A new agreement between Vertiv and Upside Energy aims to make energy use in data centres greener by reducing stress on the national grid during peak hours
Energy use in data centres will be made smarter in a new partnership that will ensure business customers receive greener power.
US-based Vertiv, which provides data centre infrastructure for social media and telecoms companies, has teamed up with UK energy software specialist Upside Energy to reduce stress on the national grid during peak hours and generate savings for customers on their energy bills.
Data centres place taxing demands on the energy grid, using roughly 416 terrawatt hours of power globally every year – in comparison the UK’s annual consumption is 300 terrawatt hours.
Upside Energy will help Vertiv to manage its data centres’ electricity usage during peak times – which are typically during the early evening.
During these hours, the centres will switch to using back-up battery power.
Devrim Celal, CEO of Upside Energy, said: “At the most critical points, we will switch data centres from using electricity from the grid to their batteries, and then back on to the grid when the constraint has been lifted.
“By reducing their demand on the grid, it eases the problem that the grid is having.”
How energy use in data centres can be made greener
Mr Celal said the software his company uses will help data centre providers to offer greener energy.
He added: “In peak hours, electricity prices will jump up, there will be more demand on the grid and it will typically rely on coal power generation to supply electricity for that peak demand.
“If we can shift the data centres’ requirements away from that peak evening time by using batteries – to later in that evening when that stress goes away – we are both saving the data centres money by helping them use cheaper energy and selling a service to the national grid.
“But also we’re curtailing coal usage, so we’re ending up with a greener operation.”
How energy use in data centres comes from the grid
For electricity to flow properly, supply and demand needs to be carefully balanced in real-time – second by second.
Mr Celal explained: “If that balance goes out of equilibrium, there will be a surplus or shortage of supply and lights will go off.”
Currently, the national grid relies on coal and gas-powered generators during these periods as their output of power can be easily regulated.
In contrast, renewable energy sources are dependent on factors that are out of human control, such as wind or solar energy, so are not always able to increase their output of electricity to match demand.
Mr Celal added: “We are now creating flexible products to manage demand to fit supply, as opposed to the old way where supply always tried to fit demand.
“We’re moving to a more supply-led electricity system.”
Driving a shift for energy use in data centres
Upside Energy’s cloud-based advanced algorithmic Flexibility Platform has the capability to provide demand response and orchestrate more than 100,000 devices or systems running in parallel at real-time.
The software will remotely monitor the power supplies to Verviv’s UK customers that opt in, allowing them to track how their batteries are being used and whether they are functioning properly.
The monitoring capability also minimises the risk that batteries might get depleted while sitting idle and waiting to be called upon in a potential emergency.

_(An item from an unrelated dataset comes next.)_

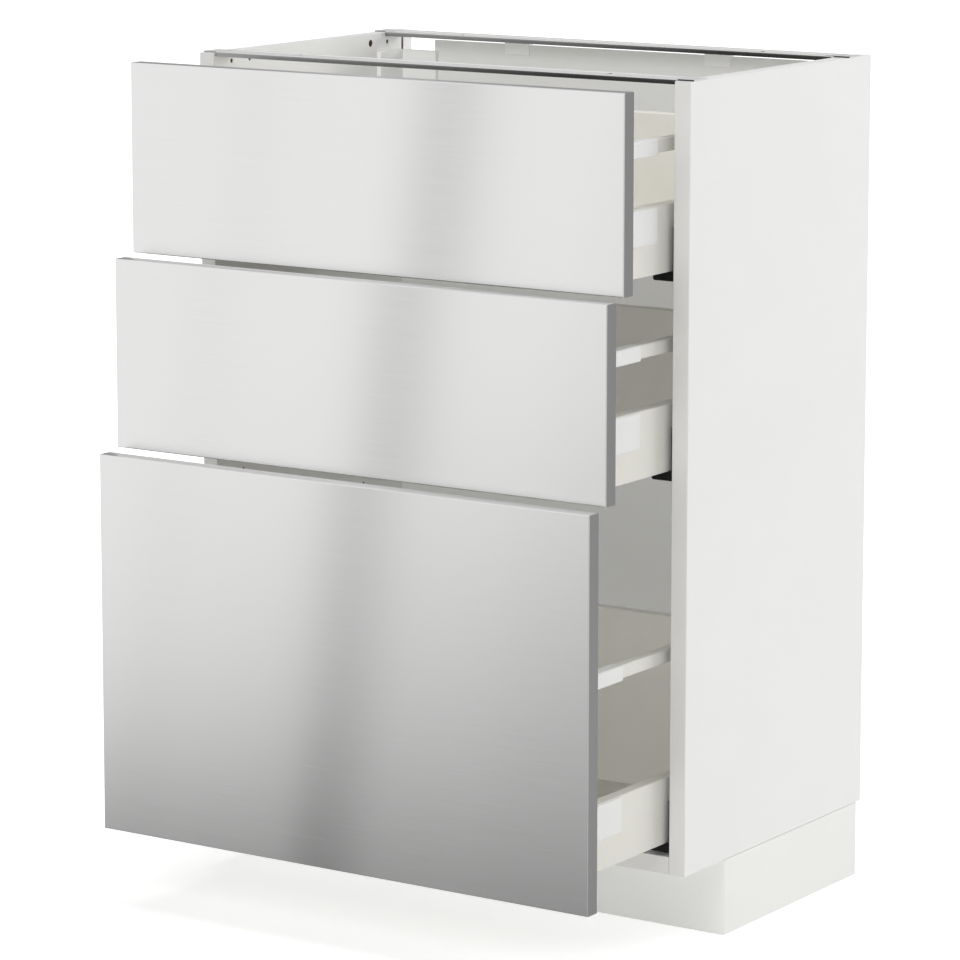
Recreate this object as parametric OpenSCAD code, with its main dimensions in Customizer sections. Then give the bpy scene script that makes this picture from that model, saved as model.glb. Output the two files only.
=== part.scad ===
// Kitchen base cabinet with three drawers, on four adjustable feet behind a plinth.
// The drawers are drawn partly open, the lowest one furthest. Their fronts are plain, with no handles.
// Lengths are in millimetres. The floor is at Z = 0 and the drawers open towards -Y.

/* [Carcass] */
// Width over both side panels
cabinet_w = 600; // [450:1:900]
// Depth of the side panels
carcass_d = 366; // [358:1:420]
// Height of the side panels
carcass_h = 800; // [720:1:900]
// Thickness of the side panels and the bottom panel
panel_t = 18; // [15:0.5:22]
// Thickness of the back panel
back_t = 4; // [3:0.1:6]
// From the rear edge of a side panel to the rear face of the back panel
back_inset = 15.8; // [14:0.1:20]
// From the top edge of a side panel down to the back panel
back_drop = 8; // [7:0.5:14]
// Depth of the grooves that hold the back panel
groove_depth = 8; // [5:0.5:10]
// Width of the notch in each top corner of the back panel
notch_w = 45; // [35:1:60]
// Height of the notch in each top corner of the back panel
notch_h = 64; // [50:1:75]

/* [Plinth and feet] */
// Height of the carcass above the floor
plinth_h = 80; // [78:1:150]
// From the carcass front back to the plinth front
plinth_setback = 80; // [50:1:95]
// Thickness of the plinth boards
plinth_t = 16; // [12:0.5:19]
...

Emiliano Cevenini, vice-president of commercial and industrial vertical markets for Vertiv in Europe, Middle East and Africa, said: “We are committed to delivering best-in-class and mission-critical technologies, while also finding new ways to utilise our solutions for innovative and alternative applications.
“In today’s world, it is vital for organisations to optimise their energy consumption and costs – while we are not energy producers, we can definitely help companies leverage UPS battery storage and cut energy costs.”
Pritil Gunjan, senior research analyst at Navigant Research, added: “The proliferation of distributed energy resources and a growing percentage of intermittent renewables in the grid is driving the requirement for more grid energy storage.
“Technology solutions that can support grid interactivity and resource integration should help meet some of that need.
“Importantly, it also provides an opportunity for data centres and other infrastructure operators to make the important shift from being relatively passive consumers of energy to energy prosumers.”